North Yorkshire Council defends ’embarrassing’ housing strategy

North Yorkshire Council has defended its strategy to tackle North Yorkshire’s housing crisis, insisting the consultation which shaped it was “comprehensive and robust”, following an opposition group declaring it “an embarrassment” and criticism from a former local government ombudsman.

The authority’s executive has pushed forward its housing strategy for the coming five years, which sets out objectives, targets, and policies to meet ambitions such as building 500 new council homes over the next five years, developing temporary accommodation for the homeless and developing 800 affordable homes a year.

A meeting of the authority’s leading members at County Hall saw the strategy pushed forward for adoption at the next full meeting of the authority in May after considering responses to a consultation over a draft version of the strategy.

Calling on the council to defer approving the strategy, Anne Seex, a former local government ombudsman, told the meeting the council had been left “trying to make the best of it” following an inadequate consultation which featured “a lack of information”, leading to a poor response rate.

She highlighted how many responses had commented adversely about the lack of a definition of affordable housing, a lack of relevance and statistics and a failure to recognise the different needs in areas across North Yorkshire.

An officer’s report to the committee revealed while some respondents believed the draft strategy to be “a well thought through document that clearly sets out the council’s aims and objectives”, numerous others were scathing, describing it as “a fairly broad-brush aspiration” or “really vague”.

One respondent wrote: “The vision is all motherhood and apple pie and lacks specific but important commitments on, for example, the issue of holiday and second homes.”

Ahead of the meeting, the council’s Labour group said the consultation had  attracted responses from just 0.09 per cent of the county’s adult population and elected representatives were denied the opportunity to properly consider the draft strategy when it was brought before one of the council’s scrutiny committees.

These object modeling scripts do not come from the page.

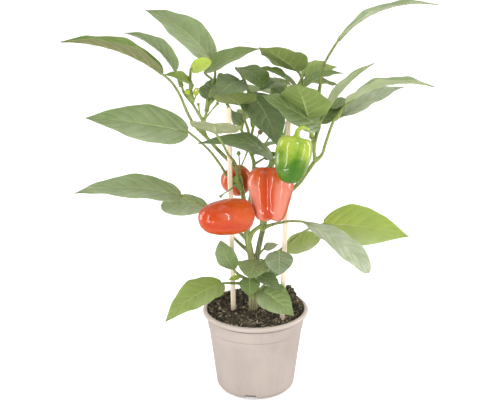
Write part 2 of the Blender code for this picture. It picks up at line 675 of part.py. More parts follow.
def fruit_frame(one):
    """Turn that takes a fruit's upright frame to its place, and its length."""
    low, high = Vector(one.blossom_end), Vector(one.stem_end)
    axis = high - low
    turn = axis.to_track_quat("Z", "Y").to_matrix()
    return low, turn @ Matrix.Rotation(math.radians(one.turn), 3, "Z"), axis.length


def make_fruit(one, material, pocket):
    """Blocky lobed bell fruit with a sunk stem end, pocketed for its calyx."""
    low, turn, length = fruit_frame(one)
    points = []
    for reach, along in one.outline:
        if reach == 0:
            points.append(low + turn @ Vector((0, 0, along * length)))
            continue
        for k in range(FRUIT_SIDES):
            angle = math.tau * k / FRUIT_SIDES
            furrow = 1 - abs(math.cos(one.lobes * angle / 2))
            deeper = 1 + END_FURROW * abs(along - WAIST)
            radius = one.radius * reach * (1 - one.furrow * deeper * furrow ** 1.5)
            radius *= 1 - one.taper * (1 - along)
            drop = one.taper * FOOT_NOTCH * length * furrow * max(0.0, FOOT_SHARE - along)
            points.append(low + turn @ Vector((radius * math.cos(angle), radius * math.sin(angle),
                                               along * length + drop)))
    fruit = make_object(one.name, points, round_faces(len(one.outline) - 2, FRUIT_SIDES), material)
    combine(fruit, "DIFFERENCE", [pocket])
    fruit.data.shade_smooth()
    return fruit


def calyx_stalk(name, one, route, grow=0.0):
    """Fruit stalk along the route, flared to the calyx that sits in the fruit's stem end."""
    low, turn, length = fruit_frame(one)
    seat = low + turn @ Vector((0, 0, SEAT_SHARE * length))
    out = (turn @ Vector((0, 0, 1))).normalized()
    path = smooth_path(list(route) + [seat + out * (CALYX_HEIGHT + 2 * PEDUNCLE)], 1)
    path += [seat + out * CALYX_HEIGHT, seat + out * CALYX_DISC, seat - out * (CALYX_SINK + grow)]
    radii = [PEDUNCLE + grow] * (len(path) - 3)
    radii += [PEDUNCLE + PEDUNCLE_FLARE + grow, CALYX_SHOULDER + grow, CALYX_RADIUS + grow]
    return tube(name, path, radii, CALYX_SIDES)


# Fruit stalks, from the stem to the calyx
FRONT_ROUTE = [(-10, 1, 205), (-9, -4, 222), (-7, -10, 236)]
CENTRE_ROUTE = [(51, 6, 261), (50, 0, 274), (42, -6, 288), (31, -8, 299)]
BACK_ROUTE = [(-16, 7, 252), (-20, 2, 262), (-22, 0, 270), (-21, 4, 272)]
GREEN_ROUTE = [(66, -13, 326), (64, -24, 334), (56, -40, 343), (52, -48, 346)]

CANE_LEFT = ((-26, 0, 34), (-31.5, -3, 358))
CANE_RIGHT = ((31, -30, 44), (40, 18, 380))


def stub(name, route, cup):
    """Dried stalk that ends in a small open calyx, kept as a solid cup."""
    path = smooth_path(route, 2)
    radii = [DRY_STALK] * (len(path) - 2) + [(DRY_STALK + cup) / 2, cup]
    return tube(name, path, radii, STALK_SIDES)


def main():
    for obj in list(bpy.data.objects):
        bpy.data.objects.remove(obj)
    clay = plain_material("pot_plastic", (0.60, 0.50, 0.44), 0.55)
    earth = plain_material("soil_earth", (0.055, 0.04, 0.028), 0.95)
    wood = plain_material("cane_wood", (0.78, 0.62, 0.42), 0.7)
    green = plain_material("leaf_green", (0.16, 0.27, 0.10), 0.5)
    red = plain_material("fruit_red", (0.62, 0.09, 0.03), 0.2)
    unripe = plain_material("fruit_green", (0.24, 0.45, 0.05), 0.2)

    make_pot(clay)
    x, y, bottom = TRUNK[0]
    hole = tube("stem_hole", [(x, y, bottom - GAP), (x, y, POT_HEIGHT + HEAP_HEIGHT)],
                [STEM_HOLE] * 2, STEM_HOLE_SIDES)
    make_soil(earth, [hole, cane("cane_hole_left", *CANE_LEFT, grow=GAP),
                      cane("cane_hole_right", *CANE_RIGHT, grow=GAP)])
    cane("cane_left", *CANE_LEFT, material=wood)
    cane("cane_right", *CANE_RIGHT, material=wood)

    stems = [stem("main_stem", TRUNK, TRUNK_RADII, 8),
             stem("leader", RIGHT_LEADER, [3.8, 3.4, 3.0]),
             stem("link", LEADER_LINK, [2.8, 2.4]),
             stem("middle_stub", MIDDLE_STUB, [2.8, 2.5]),
             stem("back_stub", BACK_STUB, [2.8, 2.6])]
    small = [calyx_stalk("front_stalk", RED_FRONT, FRONT_ROUTE),
             calyx_stalk("back_stalk", RED_BACK, BACK_ROUTE),
             *bud("bud", [(-19, 8, 270), (-19, 6, 288), (-20, 6, 300)], 2.8),
             stub("side_shoot", [(-21, 9, 275), (-14, 13, 289), (-9, 15, 302)], 1.2),
             stub("dry_stalk", [(-18, 7, 266), (-28, -8, 261), (-37, -9, 255), (-42, -10, 251)],
                  2.4)]
    leafy_stem("main_stem", stems, MAIN_LEAVES, small, green)

    stems = [stem("left_stem", grown_on(TRUNK, LEFT_STEM), [2.4, 2.2, 2.0]),
             stem("left_fork", LEFT_FORK, [1.7, 1.4]),
             stem("left_spur", LEFT_SPUR, [1.7, 1.4])]
    small = [*bud("bud_a", [(-74, 12, 359), (-78, 9, 368), (-79, 8, 374)], 3.6),
             *bud("bud_b", [(-74, 12, 359), (-70, 8, 368), (-69, 7, 374)], 3.6, 1.5),
             stub("empty_calyx", [(-65, 13, 342), (-66, 11, 352), (-67, 10, 359)], 2.0),
             stub("flower_stalk", [(-60, 15, 339), (-52, 12, 350), (-44, 10, 360)], 2.2)]
    leafy_stem("left_stem", stems, LEFT_LEAVES, small, green)

    stems = [stem("middle_stem", grown_on(MIDDLE_STUB, MIDDLE_STEM), [2.4, 2.2, 1.8]),
             stem("middle_spur", MIDDLE_SPUR, [1.8, 1.6])]
    small = [*bud("withered", [(-7, 25, 298), (0, 30, 310), (6, 29, 320)], 4.5, 0.8),
             stub("thin_stalk", [(-5, 22, 292), (8, 24, 302), (17, 22, 316)], 1.2)]
    leafy_stem("middle_stem", stems, MIDDLE_LEAVES, small, green)

    stems = [stem("right_stem", grown_on(RIGHT_LEADER, RIGHT_STEM), [2.8, 2.5, 2.3]),
             stem("right_fork_a", RIGHT_FORK_A, [1.9, 1.7]),
             stem("right_fork_b", RIGHT_FORK_B, [1.9, 1.6]),
             stem("right_spur", RIGHT_SPUR, [1.7, 1.5])]
    small = [calyx_stalk("green_stalk", GREEN, GREEN_ROUTE),
             calyx_stalk("centre_stalk", RED_CENTRE, CENTRE_ROUTE)]
    leafy_stem("right_stem", stems, RIGHT_LEAVES, small, green)

    stems = [stem("back_stem", grown_on(BACK_STUB, BACK_STEM), [2.5, 2.2, 1.8])]
    leafy_stem("back_stem", stems, BACK_LEAVES, [], green)

    for one, route, finish in ((RED_FRONT, FRONT_ROUTE, red), (RED_CENTRE, CENTRE_ROUTE, red),
                               (RED_BACK, BACK_ROUTE, red), (GREEN, GREEN_ROUTE, unripe)):
        make_fruit(one, finish, calyx_stalk("pocket", one, route, GAP))


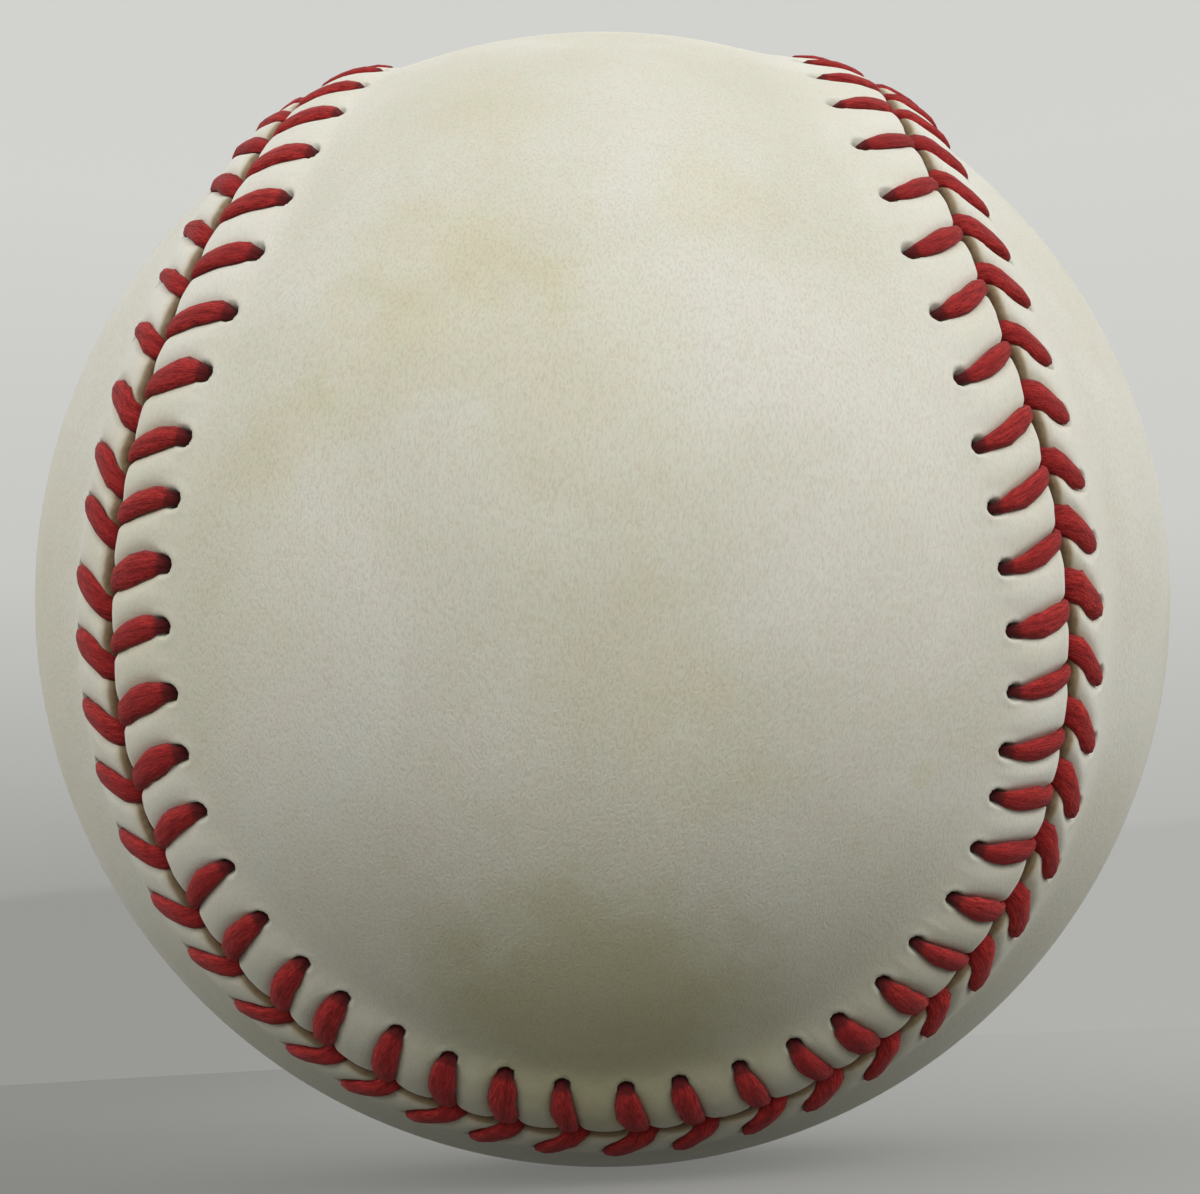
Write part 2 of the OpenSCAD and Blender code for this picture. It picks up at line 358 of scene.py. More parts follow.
# No two hand-made stitches are alike: each hole sits, and each leg leans, a little its own way.
# Round each lobe the upper panel's holes also creep ahead of the lower panel's and fall back,
# and every few stitches the hand changes its lean, how far from the edge it sews, and how
# wide the thread spreads.
hand = np.random.default_rng(11)
numbers = np.arange(STITCHES)
CHANGED_AT = [0, 20, 40, 58, 63, 66, 71, 77, 84, 90, 95, 100]
creep = np.sin(2 * math.pi * (numbers - 76.5) / (STITCHES / 4))
lag = np.sin(2 * math.pi * (numbers - 74.5) / (STITCHES / 4))


def changes(*values):
    """A value for every stitch, from one at each stitch where the hand changed."""
    return np.interp(numbers, CHANGED_AT, values, period=STITCHES)


lower_shift = changes(0.0, -0.02, 0.06, 0.03, 0.08, -0.03, 0.03, 0.0, 0.02, 0.0, -0.02, -0.07)
hole_places = {1: numbers + HOLE_PLACE + 0.04 + 0.3 * creep, -1: numbers + HOLE_PLACE + lower_shift}
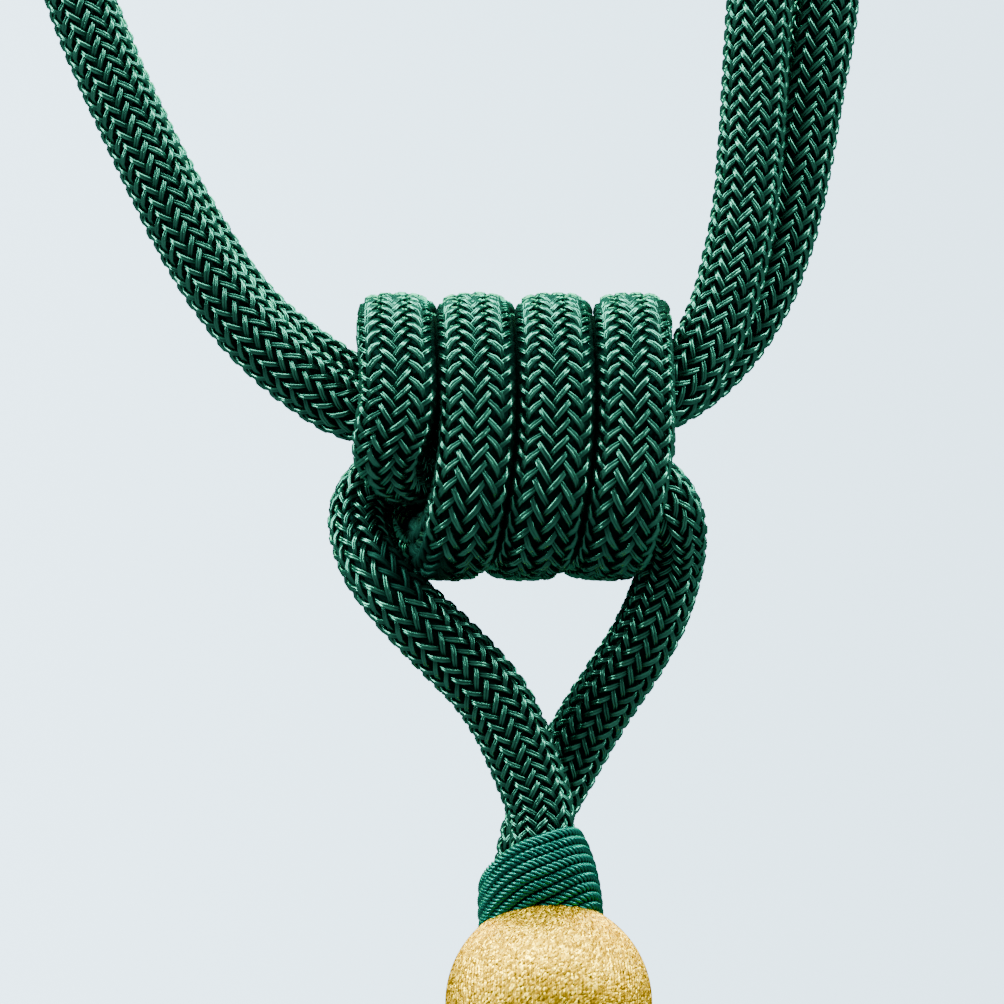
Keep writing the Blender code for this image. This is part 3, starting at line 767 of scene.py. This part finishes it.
# %% Head's directions
BALL_CENTRE = KNOT + MM * np.array([5.2, -5.2, -90.2])
BALL_RADIUS = 16.5 * MM
HEAD_AXIS = unit(np.array([-0.055, 0.29, 0.955]))
HEAD_SIDE = unit(np.array([1.0, 0.0, 0.0]) - HEAD_AXIS * HEAD_AXIS[0])
HEAD_BACK = np.cross(HEAD_AXIS, HEAD_SIDE)

# %% Bound neck: the section that the rounds go round
NECK_BOTTOM, NECK_TOP = 12.0 * MM, 26.5 * MM
# share of the height, half width side to side, half width front to back
NECK_SECTIONS = np.array([
    (0.0, 10.1, 7.6), (0.3, 10.1, 10.8), (0.5, 9.8, 12.1), (0.7, 9.3, 12.4),
    (0.88, 8.5, 12.5), (1.0, 7.7, 12.3)])
NECK_SQUARENESS = 2.4
NECK_SHIFT = -0.5 * MM  # the binding sits a little to the left of the ball's middle


def neck_surface(angle, height, inset):
    """A point on the neck at an angle and a height over the ball's centre, moved in by an inset."""
    share = np.clip((height - NECK_BOTTOM) / (NECK_TOP - NECK_BOTTOM), 0.0, 1.0)
    half_side = np.interp(share, NECK_SECTIONS[:, 0], NECK_SECTIONS[:, 1]) * MM - inset
    half_depth = np.interp(share, NECK_SECTIONS[:, 0], NECK_SECTIONS[:, 2]) * MM - inset
    power = 2 / NECK_SQUARENESS
    across = NECK_SHIFT + half_side * np.sign(np.cos(angle)) * np.abs(np.cos(angle)) ** power
    away = half_depth * np.sign(np.sin(angle)) * np.abs(np.sin(angle)) ** power
    return BALL_CENTRE + across[..., None] * HEAD_SIDE + away[..., None] * HEAD_BACK \
        + height[..., None] * HEAD_AXIS


# %% Bound neck: the line that the rounds follow
BINDING_RADIUS = 0.88 * MM
BINDING_PITCH = 1.8 * MM
FIRST_HEIGHT, LAST_HEIGHT = 5.2 * MM, 23.9 * MM  # of a round's middle; the first ones dip into the ball
FIRST_TILT, LAST_TILT = 6.5 * MM, 2.8 * MM
HIGHEST = np.radians(-20.0)  # where a round is highest: at the right, a little to the front
ROUND_POINTS = 150  # of the helix, for each round
BINDING_STEP = 0.45 * MM


def binding_line():
    """Points at equal steps along a helix whose rounds slant, and the way along and out at each."""
    rounds = (LAST_HEIGHT - FIRST_HEIGHT) / BINDING_PITCH
    turn = np.linspace(0.0, rounds, int(rounds * ROUND_POINTS))
    tilt = np.interp(turn / rounds, [0.0, 1.0], [FIRST_TILT, LAST_TILT])
    angle = 2 * np.pi * turn
    height = FIRST_HEIGHT + BINDING_PITCH * turn + tilt * np.cos(angle - HIGHEST)
    line = neck_surface(angle, height, BINDING_RADIUS)
    length = summed(step_lengths(line))
    even = np.arange(0.0, length[-1], BINDING_STEP)
    line = np.stack([np.interp(even, length, line[:, i]) for i in range(3)], -1)
    along = unit(np.gradient(line, axis=0))
    outward = line - BALL_CENTRE - ((line - BALL_CENTRE) @ HEAD_AXIS)[:, None] * HEAD_AXIS
    outward = unit(outward - (outward * along).sum(1, keepdims=True) * along)
    return even, line, along, outward


# %% Bound neck: plies and sleeve
BINDING_LAY = 3.6 * MM  # a ply goes once round its cord in this length
PLIES = 4
PLY_SIDES = 6
PLY_RADIUS = BINDING_RADIUS / (1 + np.sqrt(2))  # four round plies that touch fill the cord
PLY_PRESSED = 1.1  # they flatten against each other, so each is drawn this much thicker
FACES_IN, FACES_OUT = -0.3, 0.7  # a ply that faces outwards this much is fully in painted shade or fully lit
PLY_MAP_STEP = 100 * MM  # between the plies' maps, so that their streaks differ
SLEEVE_ROWS, SLEEVE_SIDES = 12, 40
SLEEVE_BOTTOM = 9.0 * MM
SLEEVE_INSET = 1.5 * BINDING_RADIUS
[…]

Leader of the Labour Group, Councillor Steve Shaw-Wright said: “It shouldn’t take the public to point out the obvious requirement for a strategy to contain basic information about the assessment of what housing is needed in which areas.”

Responding to Ms Seex, Councillor Simon Myers, the authority’s executive member for housing, said the consultation had taken in a wide range of views from numerous organisations and individuals across the county.

He said the draft strategy had referred to many key issues, such as second homes and holidays lets and the concentration of private rental properties in some areas.

Coun Myers told the meeting the authority had undertaken a mid-consultation review and thereafter worked to increase responses from certain groups and it was considered the consultation had been “comprehensive and robust”.

He said overall more than 500 responses had been received, 70 per cent of which agreed with the vision.

Coun Myers said: “We do accept that further work will be needed to build our data and evidence bases. However, that is reflected and built into the strategy going forward.”

1 Comment

  1. A moratorium on second homes will put many affordable houses on the market . The properties that people buy to use as holiday homes or rentals are exactly the type of houses our young people could use ,allowing them to live and work in the county.